Restate word for word the lines beginning at the one that contains "for (i = [1:side_bays])" and ending at the one that contains "if empty is"; include both and nothing else.
:::::
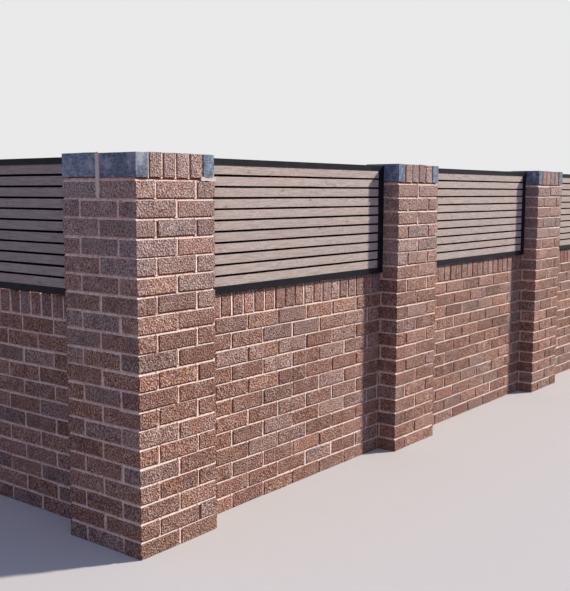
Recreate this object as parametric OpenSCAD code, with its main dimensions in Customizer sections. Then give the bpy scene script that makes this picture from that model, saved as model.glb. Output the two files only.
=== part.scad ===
// Brick garden wall round a corner: square piers, a dwarf wall between them with a
// brick-on-edge coping, and a slatted panel in an aluminium frame over each bay.
// The origin is the middle of the corner pier's foot. The street run goes along +X and
// the side run along +Y. Both show their outer faces to -Y and -X.

/* [Brick] */
// Length of a brick
brick_l = 215; // [200:1:240]
// Width of a brick, its height when it is laid on edge
brick_w = 102.5; // [95:0.5:115]
// Height of a brick, its width when it is laid on edge
brick_h = 65; // [50:1:75]
// Mortar joint
joint = 10; // [6:1:14]

/* [Layout] */
// Bays along the street, each with a pier at its far end
street_bays = 4; // [1:1:6]
// Bays along the side
side_bays = 2; // [1:1:6]
// Length of a bay's wall in bricks
bay_bricks = 6.5; // [3:0.5:10]

/* [Pier] */
// Courses in a pier's shaft
shaft_courses = 20; // [14:1:24]
// Bricks on edge across a pier's cap, with the two blue ones
cap_headers = 6; // [4:1:6]

/* [Dwarf wall] */
// Courses under the coping
wall_courses = 12; // [4:1:12]

/* [Fence panel] */
// Gap between the coping and the panel's bottom rail
panel_gap = 6; // [2:1:20]
// Distance from the panel's top rail down to the top of the piers
panel_drop = 10; // [0:1:60]
// Distance by which the panel stands in front of the wall's face
panel_proud = 15; // [0:1:40]
// Face height of the top and bottom rails
rail_h = 28; // [20:1:50]
// Face width of the two stiles
stile_w = 50; // [40:1:80]
// Depth of the stiles' channel that takes the slats' ends
channel_depth = 21; // [12:1:24]
// Wall thickness of the aluminium sections
alu_wall = 3; // [2:0.5:4]
// Number of slats
slat_count = 11; // [3:1:16]
// Thickness of a slat
slat_t = 20; // [14:1:26]
// Height of the shadow groove between two slats
groove_h = 7.5; // [3:0.5:12]
// Depth of the shadow groove
groove_depth = 6; // [3:0.5:7]
// Chamfer along a slat's long edges
slat_chamfer = 1.2; // [0.5:0.1:2]

/* [Hidden] */
course = brick_h + joint;
pier_w = 2 * brick_l + joint;
shaft_h = shaft_courses * course;
pier_h = shaft_h + brick_w;
bay_l = bay_bricks * (brick_l + joint) + joint;
pitch = pier_w + bay_l;
wall_t = brick_l;
wall_h = wall_courses * course;
coping_top = wall_h + brick_w;
blue_w = (pier_w - (cap_headers - 2) * course) / 2;

// The panel's section: y runs inwards from the frame's front face, z up from its foot.
panel_z = coping_top + panel_gap;
panel_h = pier_h - panel_drop - panel_z;
slat_play = 0.5;
frame_t = slat_t + 2 * slat_play + 2 * alu_wall;
panel_y = -wall_t / 2 - panel_proud;
slat_y = alu_wall + slat_play;
slat_pitch = (panel_h - 2 * rail_h + groove_h) / slat_count;
slat_h = slat_pitch - groove_h;
slat_end = stile_w - channel_depth + alu_wall;

BRICK_COLOUR = [0.62, 0.42, 0.36];
CAP_COLOUR = [0.66, 0.45, 0.38];
BLUE_COLOUR = [0.33, 0.36, 0.43];
FRAME_COLOUR = [0.14, 0.15, 0.17];
SLAT_COLOUR = [0.68, 0.60, 0.56];

PIER_PARTS = ["", "_cap", "_blue_bricks"];
BAY_PARTS = ["wall_", "coping_", "fence_panel_"];

// A block of masonry that is centred in plan and stands on z.
module block(size, z) {
    translate([-size.x / 2, -size.y / 2, z]) cube(size);
}

// A solid whose section is given in y and z and which runs along x from x0 to x1.
module along_x(x0, x1) {
    translate([x0, 0, 0]) rotate([90, 0, 90]) linear_extrude(x1 - x0) children();
}

// Places along a run: the middle of pier i, and where bay i leaves its near pier. The side
// run mirrors the street run across the corner, so its panels also face outwards.
module pier_place(i) { translate([i * pitch, 0, 0]) children(); }
module bay_place(i) { translate([(i - 1) * pitch + pier_w / 2, 0, 0]) children(); }
module side_run() { mirror([1, -1, 0]) children(); }

// Pier shaft, two bricks square, from the ground to the bed of the cap.
module pier_shaft() {
    color(BRICK_COLOUR) block([pier_w, pier_w, shaft_h], 0);
}

// Red bricks on edge in the middle of the cap, two bricks long.
module pier_cap() {
    color(CAP_COLOUR) block([pier_w - 2 * blue_w, pier_w, brick_w], shaft_h);
}

// Row of blue engineering bricks on edge down both sides of the cap.
module pier_blue_bricks() {
    color(BLUE_COLOUR)
        for (side = [-1, 1])
            translate([side * (pier_w - blue_w) / 2, 0, 0])
                block([blue_w, pier_w, brick_w], shaft_h);
}

// Dwarf wall of one bay, one brick thick.
module dwarf_wall() {
    color(BRICK_COLOUR) translate([0, -wall_t / 2, 0]) cube([bay_l, wall_t, wall_h]);
}

// Brick-on-edge coping of one bay.
module coping() {
    color(CAP_COLOUR) translate([0, -wall_t / 2, wall_h]) cube([bay_l, wall_t, brick_w]);
}

// Section of one slat from its foot at z0: a chamfered face on each side, and over it,
// unless it is the top slat, the neck that closes the shadow groove and carries the next.
module slat_section(z0, face_h, neck_h) {
    c = slat_chamfer;
    z1 = z0 + face_h;
    neck = [groove_depth, slat_t - groove_depth];
    polygon([
        [c, z0], [0, z0 + c], [0, z1 - c], [c, z1],
        [neck[0], z1], [neck[0], z1 + neck_h], [neck[1], z1 + neck_h], [neck[1], z1],
        [slat_t - c, z1], [slat_t, z1 - c], [slat_t, z0 + c], [slat_t - c, z0]
    ]);
}

// Slats, stacked on the web of the bottom rail, with their ends in the stiles' channels.
module slats() {
    hidden = rail_h - alu_wall;
    color(SLAT_COLOUR)
        along_x(slat_end, bay_l - slat_end)
            translate([slat_y, 0])
                for (i = [0:slat_count - 1]) {
                    foot = i == 0 ? hidden : 0;
                    top = i == slat_count - 1;
                    slat_section(rail_h + i * slat_pitch - foot,
                                 slat_h + foot + (top ? hidden - slat_play : 0),
                                 top ? 0 : groove_h);
                }
}

// Section of a rail: a channel with its web at z = 0 and its mouth up.
module rail_section() {
    difference() {
        square([frame_t, rail_h]);
        translate([alu_wall, alu_wall]) square([frame_t - 2 * alu_wall, rail_h]);
    }
}

// Stile: a closed box next to the pier, a channel for the slats' ends and a closed head.
module stile() {
    inner_t = frame_t - 2 * alu_wall;
    color(FRAME_COLOUR)
        difference() {
            cube([stile_w, frame_t, panel_h]);
            translate([alu_wall, alu_wall, -1])
                cube([stile_w - channel_depth - 2 * alu_wall, inner_t, panel_h - alu_wall + 1]);
            translate([stile_w - channel_depth, alu_wall, -1])
                cube([channel_depth + 1, inner_t, panel_h - alu_wall + 1]);
        }
}

// Aluminium frame: two stiles against the piers and two rails between them.
module panel_frame() {
    for (end = [0, 1])
        translate([end * bay_l, 0, 0]) mirror([end, 0, 0]) stile();
    color(FRAME_COLOUR)
        along_x(stile_w, bay_l - stile_w) {
            rail_section();
            translate([0, panel_h]) mirror([0, 1]) rail_section();
        }
}

// Fence panel of one bay.
module fence_panel() {
    translate([0, panel_y, panel_z]) {
        panel_frame();
        slats();
    }
}

pier_shaft();  // corner_pier
pier_cap();  // corner_pier_cap
pier_blue_bricks();  // corner_pier_blue_bricks

for (i = [1:street_bays]) {
    pier = str("street_pier_", i);
    pier_place(i) pier_shaft();
    pier_place(i) pier_cap();
    pier_place(i) pier_blue_bricks();
    bay_place(i) dwarf_wall();
    bay_place(i) coping();
    bay_place(i) fence_panel();
}

for (i = [1:side_bays]) side_run() {
    pier = str("side_pier_", i);
    pier_place(i) pier_shaft();
    pier_place(i) pier_cap();
    pier_place(i) pier_blue_bricks();
    bay_place(i) dwarf_wall();
    bay_place(i) coping();
    bay_place(i) fence_panel();
}
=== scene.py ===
"""Looks of a brick garden wall: its brickwork, fence panels, finishes, light and camera."""

import logging
import math
import random
from collections.abc import Callable
from dataclasses import dataclass, field
from enum import Enum
from functools import partial

import bmesh
import bpy
from mathutils import Matrix, Vector, noise


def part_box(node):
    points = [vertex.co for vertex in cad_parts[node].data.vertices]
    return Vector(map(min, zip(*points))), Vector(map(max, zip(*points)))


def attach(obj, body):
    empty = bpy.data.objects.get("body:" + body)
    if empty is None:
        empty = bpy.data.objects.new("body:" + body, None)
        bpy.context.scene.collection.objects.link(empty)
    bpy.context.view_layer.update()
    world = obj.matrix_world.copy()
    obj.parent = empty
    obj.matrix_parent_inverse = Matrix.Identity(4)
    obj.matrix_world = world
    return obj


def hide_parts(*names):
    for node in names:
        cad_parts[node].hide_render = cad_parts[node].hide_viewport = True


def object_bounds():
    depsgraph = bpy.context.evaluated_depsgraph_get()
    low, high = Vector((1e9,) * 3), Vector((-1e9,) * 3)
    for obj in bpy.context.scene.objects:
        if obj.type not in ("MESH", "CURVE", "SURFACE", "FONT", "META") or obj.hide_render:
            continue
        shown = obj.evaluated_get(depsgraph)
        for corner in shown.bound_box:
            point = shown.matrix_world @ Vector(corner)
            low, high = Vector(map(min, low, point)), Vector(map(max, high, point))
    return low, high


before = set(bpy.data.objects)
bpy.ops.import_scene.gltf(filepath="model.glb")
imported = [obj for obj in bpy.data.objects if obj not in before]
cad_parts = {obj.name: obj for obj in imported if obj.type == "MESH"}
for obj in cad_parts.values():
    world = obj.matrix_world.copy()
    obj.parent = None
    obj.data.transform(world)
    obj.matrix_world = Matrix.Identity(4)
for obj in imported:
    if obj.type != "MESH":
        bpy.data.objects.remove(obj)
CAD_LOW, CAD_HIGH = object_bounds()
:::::
Full response —
for (i = [1:side_bays]) side_run() {
    pier = str("side_pier_", i);
    pier_place(i) pier_shaft();
    pier_place(i) pier_cap();
    pier_place(i) pier_blue_bricks();
    bay_place(i) dwarf_wall();
    bay_place(i) coping();
    bay_place(i) fence_panel();
}
=== scene.py ===
"""Looks of a brick garden wall: its brickwork, fence panels, finishes, light and camera."""

import logging
import math
import random
from collections.abc import Callable
from dataclasses import dataclass, field
from enum import Enum
from functools import partial

import bmesh
import bpy
from mathutils import Matrix, Vector, noise


def part_box(node):
    points = [vertex.co for vertex in cad_parts[node].data.vertices]
    return Vector(map(min, zip(*points))), Vector(map(max, zip(*points)))


def attach(obj, body):
    empty = bpy.data.objects.get("body:" + body)
    if empty is None:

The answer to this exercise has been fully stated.